# More Ifor William brake problems (reversing up a hill)



## Cobwanted (20 February 2011)

I have a 1998 505R. The brakes were recently serviced and all was well. The trailer is fine to reverse on a perfectly flat service, but as soon as I try to go back up a slight incline the brakes lock on!!!! Anyone else experienced this problem? Please tell me its nothing serious and won't cost a fortune to fix!!


----------



## Louby (20 February 2011)

Sorry cant answer your question but when I had one years ago, it did the same but I was stuck trying to get through a gateway but on an angle.  I couldnt go backwards as the brakes had locked and I couldnt go forwards as I would catch the side of the gate.  The show organisers rocked my trailer sidewards so I could inch my way through eeek


----------



## debsflo (20 February 2011)

i have the same trailer and similar age and live on a hill so have to do this to park every time .i have to pull forward then reverse without putting the handbrake on if that makes sense. no problems then


----------



## competitiondiva (20 February 2011)

Don't have one but have heard lots of stories about brake issues with them, most people I speak to say they don't have an issue as long as they don't store/park them with the handbrake on, i.e once parked without being hitched they wedge it with a block, not with the handbrake.


----------



## Mike007 (20 February 2011)

Unfortunately this is normal for modern overrun hitches. The old hitches had a mechanical stop to prevent the overrun from acting,but people often forgot to take them off ,creating a very dangerous situation while driving forward.Whats happening when you reverse up a hill is that the hitch senses it as braking (forwards) and applys the trailer brake. It is possible that a service and adjustment by a good trailer mechanic may improve the situation.


----------



## PennyJ (20 February 2011)

I think its quite normal, and not serious? 

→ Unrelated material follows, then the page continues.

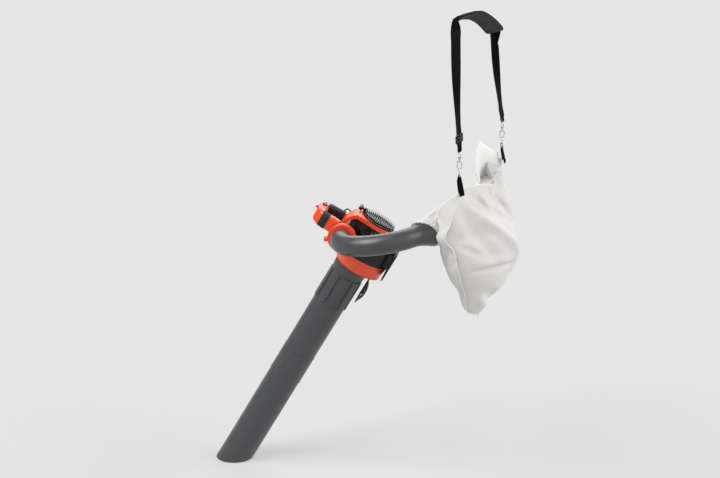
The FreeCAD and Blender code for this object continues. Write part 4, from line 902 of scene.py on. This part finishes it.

You should speak to someone who knows more about it that I do, the people who serviced it will know.  If you go forward a little bit you will disengage the brake and then you can reverse again.  Mine does it sometimes, its a similar age to yours.  Usually in or after wet weather and it indicates I need to grease the bit that slides in and out (might be called the drawbar?)


----------



## Brummyrat (20 February 2011)

I had a conversation about trailer parking earlier as it happens, Id just reverse parked an ifor williams, up an incline, round a bend, and the YO told me afterwards that I should always edge it forwards slightly after Ive parked it because reversing engages the trailer brakes and there could be a possibility they "stick" while its sitting there.  Ive heard this before from somebody who had a similar problem to yours, she said she was told to go forwards slightly and then into reverse and she didnt have any problems when she did this.  If you haven't already tried this then it may be worth a go??  Fingers crossed for you


----------



## suzysparkle (20 February 2011)

The brakes should come on if you try and reverse up a hill - unless you gave a manual reversing latch (or I believe some new ones have an automatic one). There is a damper mechanism which applies the brakes whenever it is compressed (the bit behind where your trailer hitches on your vehicle that extends and contracts). The brakes come on when going downhill or when braking- the trailer pushes your vehicle and causes the damper to conract. The same thing happens if you try and reverse up a hill - unless you lock the mechanism open. As has been said, if you ever park your trailer after reversing it into place you should always pull it forward a bit first to ensure the brakes are released. I have an older 510 and I recently replaced the entire braking sytem (cost a fortune but with a new aluminium floor should last many more years). I can really feel the difference now going downhill!!


----------



## perfect11s (20 February 2011)

they will drag to a certain extent, but they are designed  not to work in reverse by the way the linkage inside the drums works on the shoes so when it goes foward  the shoes grip and going back not so much,  it maybe the mecanism inside the hitch (spring damper) isnt functioning corectly ..   I would get a trailer place to have a look at it  better safe than sorry...


----------